One day we had a home and the next we were in the small, wooden house of an elderly aunt who charitably had allowed us to live with her. Interestingly, the event itself is a blur, but the pain of losing my friends, family and comfort zone is unforgettable and lives in some deep recess of memory which I am still loath to explore.

It is not the same as the story of a man, walking in the woods, who found a suitcase that his curiosity made him open and, to his surprise, he found three little puppies in it. He called the emergency services and told them what had happened. “Well,” the operator asked, “Are they moving?” “I don’t know,” the man replied, “but that would certainly explain the suitcase.” In my case, it is always the case.

I estimate that after that traumatic first move as an 11-year-old, I have moved about 21 times and am now on my 22nd at an average of three years per major move. In fact, I’ve made more moves than Gary Kasparov and Bobby Fischer put together. If I were an Australian magnate, I would be Kerry Packer, and if I drove a vintage car it would be a Packard. You could call me a Paki, but that would be racist and insulting. Like Clint Eastwood, I’m always packing and instead of being lackadaisical, I’m packadaisical.
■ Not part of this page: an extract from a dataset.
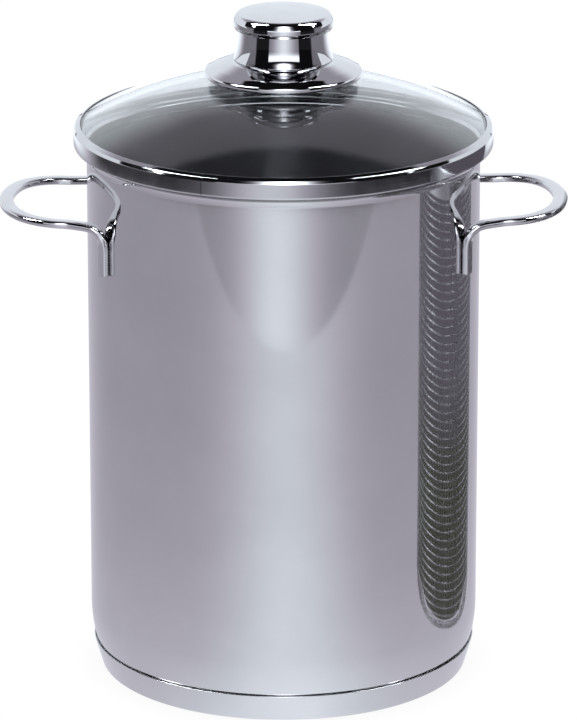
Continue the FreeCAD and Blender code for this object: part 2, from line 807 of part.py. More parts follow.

But why is moving so bad? You would think that changes of scenery and environment, as well as the anticipation of new worlds to conquer, would bring out the adventurers in all of us. Not really. Wherever we live, even in the most humble of houses, we become attached to these places.

Each becomes an important part of us, and when we move, we always leave elements of ourselves behind. Worse, the pressure of time, the stress of looking, the financial costs and the settling in, all combine into a painful memory. Sometimes I think I should tell my wife, Indranie, we should forget about buildings and move into a tree-house, but then I ask myself, “What if we fall out?”

EINSTEIN’s ADVENTURES

There are some people, though, who actually thrive on the moving around. Throughout his life, Albert Einstein shifted back and forth in Germany, Czechoslovakia, Switzerland and the United States, and yet instead of being worn sick by the agony of displacement, he said, “Life is like riding a bicycle. To keep your balance, you must keep moving.” Mine seems to be a bicycle built for four.

Like Rodney Dangerfield, the comic, I keep on the go, but for a different reason. He joked, “When I was a kid, my parents moved a lot, but I always found them.” In my case, my parents moved once but my kids and I have moved around a lot more than Dangerfield. My two youngest, Zubin and Jasmine, had lived in four different Caribbean countries by the time they were nine – Barbados, where they were born, Trinidad, Belize and Antigua.

As I get older and face another move, I feel like Professor Thompson in this story. One day, when he was leaving for the university where he taught, his wife, knowing how absent-minded he had become, warned, “Don’t forget we are moving today. If you come to this house this afternoon, it will be empty.”

Predictably, he didn’t remember until he found the house vacated that afternoon. He mumbled to himself, “And where was it we were moving to?” He went out in front of the house and asked a little girl, “Did you see a moving van here today, little girl?”

“Yes,” she replied.

“Can you tell me which way it went?”

She looked up at him and said, “Yes, Daddy, I’ll show you.”

 

Tony Deyal was last seen saying home is where the heart is – even though you can’t remember what box you packed it in.